START ENTRIES PROVIDED
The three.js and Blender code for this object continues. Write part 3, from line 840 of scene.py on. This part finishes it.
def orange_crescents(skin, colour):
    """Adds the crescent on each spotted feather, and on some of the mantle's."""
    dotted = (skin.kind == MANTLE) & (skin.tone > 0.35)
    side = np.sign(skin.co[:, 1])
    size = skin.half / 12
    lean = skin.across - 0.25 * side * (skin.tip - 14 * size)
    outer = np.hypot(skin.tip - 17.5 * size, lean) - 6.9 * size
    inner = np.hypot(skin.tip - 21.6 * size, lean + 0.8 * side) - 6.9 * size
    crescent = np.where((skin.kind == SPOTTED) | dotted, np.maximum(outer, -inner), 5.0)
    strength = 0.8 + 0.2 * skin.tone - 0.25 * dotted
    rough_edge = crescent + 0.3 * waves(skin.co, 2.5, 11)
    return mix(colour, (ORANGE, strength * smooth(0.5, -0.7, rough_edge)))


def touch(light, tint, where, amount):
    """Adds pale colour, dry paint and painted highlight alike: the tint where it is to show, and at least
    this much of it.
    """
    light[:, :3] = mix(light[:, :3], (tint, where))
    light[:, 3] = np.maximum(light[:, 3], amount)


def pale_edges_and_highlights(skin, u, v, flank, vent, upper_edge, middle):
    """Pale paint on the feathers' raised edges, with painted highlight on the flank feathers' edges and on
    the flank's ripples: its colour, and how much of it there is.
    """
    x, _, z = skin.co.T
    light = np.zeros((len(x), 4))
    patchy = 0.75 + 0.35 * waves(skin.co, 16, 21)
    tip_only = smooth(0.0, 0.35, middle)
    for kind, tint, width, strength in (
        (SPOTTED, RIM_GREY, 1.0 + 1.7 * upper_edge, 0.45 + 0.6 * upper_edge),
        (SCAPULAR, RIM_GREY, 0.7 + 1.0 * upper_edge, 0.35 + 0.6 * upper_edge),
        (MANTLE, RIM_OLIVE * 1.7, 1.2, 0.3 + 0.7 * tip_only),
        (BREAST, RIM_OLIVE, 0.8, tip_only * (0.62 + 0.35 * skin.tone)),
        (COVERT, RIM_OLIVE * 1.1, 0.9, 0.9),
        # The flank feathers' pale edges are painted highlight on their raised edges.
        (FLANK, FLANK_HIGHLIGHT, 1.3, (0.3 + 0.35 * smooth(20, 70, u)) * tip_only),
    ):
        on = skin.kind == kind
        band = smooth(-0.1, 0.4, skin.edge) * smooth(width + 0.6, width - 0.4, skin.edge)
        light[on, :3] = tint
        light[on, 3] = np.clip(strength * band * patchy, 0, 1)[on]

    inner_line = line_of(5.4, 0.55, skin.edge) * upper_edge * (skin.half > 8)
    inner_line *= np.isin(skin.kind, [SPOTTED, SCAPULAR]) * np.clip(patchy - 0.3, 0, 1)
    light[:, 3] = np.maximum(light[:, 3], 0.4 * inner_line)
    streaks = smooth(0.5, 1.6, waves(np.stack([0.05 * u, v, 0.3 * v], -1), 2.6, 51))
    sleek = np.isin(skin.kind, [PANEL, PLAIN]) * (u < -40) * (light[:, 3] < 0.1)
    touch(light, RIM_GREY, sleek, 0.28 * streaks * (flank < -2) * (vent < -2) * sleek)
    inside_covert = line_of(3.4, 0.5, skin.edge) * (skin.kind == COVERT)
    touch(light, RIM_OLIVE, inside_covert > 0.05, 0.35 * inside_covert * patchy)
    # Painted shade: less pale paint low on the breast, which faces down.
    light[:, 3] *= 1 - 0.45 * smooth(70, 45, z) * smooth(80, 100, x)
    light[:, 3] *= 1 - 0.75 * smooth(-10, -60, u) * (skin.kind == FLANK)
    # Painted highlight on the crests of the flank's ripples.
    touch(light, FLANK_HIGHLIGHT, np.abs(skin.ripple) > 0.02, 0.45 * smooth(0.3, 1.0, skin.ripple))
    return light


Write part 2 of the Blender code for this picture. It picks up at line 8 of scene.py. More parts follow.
END ENTRIES PROVIDED
— TASK STATEMENT —
Each line of the material above needs to be quoted exactly, please.

— THE RESULT —
The three.js and Blender code for this object continues. Write part 3, from line 840 of scene.py on. This part finishes it.
def orange_crescents(skin, colour):
    """Adds the crescent on each spotted feather, and on some of the mantle's."""
    dotted = (skin.kind == MANTLE) & (skin.tone > 0.35)
    side = np.sign(skin.co[:, 1])
    size = skin.half / 12
    lean = skin.across - 0.25 * side * (skin.tip - 14 * size)
    outer = np.hypot(skin.tip - 17.5 * size, lean) - 6.9 * size
    inner = np.hypot(skin.tip - 21.6 * size, lean + 0.8 * side) - 6.9 * size
    crescent = np.where((skin.kind == SPOTTED) | dotted, np.maximum(outer, -inner), 5.0)
    strength = 0.8 + 0.2 * skin.tone - 0.25 * dotted
    rough_edge = crescent + 0.3 * waves(skin.co, 2.5, 11)
    return mix(colour, (ORANGE, strength * smooth(0.5, -0.7, rough_edge)))


def touch(light, tint, where, amount):
    """Adds pale colour, dry paint and painted highlight alike: the tint where it is to show, and at least
    this much of it.
    """
    light[:, :3] = mix(light[:, :3], (tint, where))
    light[:, 3] = np.maximum(light[:, 3], amount)


def pale_edges_and_highlights(skin, u, v, flank, vent, upper_edge, middle):
    """Pale paint on the feathers' raised edges, with painted highlight on the flank feathers' edges and on
    the flank's ripples: its colour, and how much of it there is.
    """
    x, _, z = skin.co.T
    light = np.zeros((len(x), 4))
    patchy = 0.75 + 0.35 * waves(skin.co, 16, 21)
    tip_only = smooth(0.0, 0.35, middle)
    for kind, tint, width, strength in (
        (SPOTTED, RIM_GREY, 1.0 + 1.7 * upper_edge, 0.45 + 0.6 * upper_edge),
        (SCAPULAR, RIM_GREY, 0.7 + 1.0 * upper_edge, 0.35 + 0.6 * upper_edge),
        (MANTLE, RIM_OLIVE * 1.7, 1.2, 0.3 + 0.7 * tip_only),
        (BREAST, RIM_OLIVE, 0.8, tip_only * (0.62 + 0.35 * skin.tone)),
        (COVERT, RIM_OLIVE * 1.1, 0.9, 0.9),
        # The flank feathers' pale edges are painted highlight on their raised edges.
        (FLANK, FLANK_HIGHLIGHT, 1.3, (0.3 + 0.35 * smooth(20, 70, u)) * tip_only),
    ):
        on = skin.kind == kind
        band = smooth(-0.1, 0.4, skin.edge) * smooth(width + 0.6, width - 0.4, skin.edge)
        light[on, :3] = tint
        light[on, 3] = np.clip(strength * band * patchy, 0, 1)[on]

    inner_line = line_of(5.4, 0.55, skin.edge) * upper_edge * (skin.half > 8)
    inner_line *= np.isin(skin.kind, [SPOTTED, SCAPULAR]) * np.clip(patchy - 0.3, 0, 1)
    light[:, 3] = np.maximum(light[:, 3], 0.4 * inner_line)
    streaks = smooth(0.5, 1.6, waves(np.stack([0.05 * u, v, 0.3 * v], -1), 2.6, 51))
    sleek = np.isin(skin.kind, [PANEL, PLAIN]) * (u < -40) * (light[:, 3] < 0.1)
    touch(light, RIM_GREY, sleek, 0.28 * streaks * (flank < -2) * (vent < -2) * sleek)
    inside_covert = line_of(3.4, 0.5, skin.edge) * (skin.kind == COVERT)
    touch(light, RIM_OLIVE, inside_covert > 0.05, 0.35 * inside_covert * patchy)
    # Painted shade: less pale paint low on the breast, which faces down.
    light[:, 3] *= 1 - 0.45 * smooth(70, 45, z) * smooth(80, 100, x)
    light[:, 3] *= 1 - 0.75 * smooth(-10, -60, u) * (skin.kind == FLANK)
    # Painted highlight on the crests of the flank's ripples.
    touch(light, FLANK_HIGHLIGHT, np.abs(skin.ripple) > 0.02, 0.45 * smooth(0.3, 1.0, skin.ripple))
    return light


Write part 2 of the Blender code for this picture. It picks up at line 8 of scene.py. More parts follow.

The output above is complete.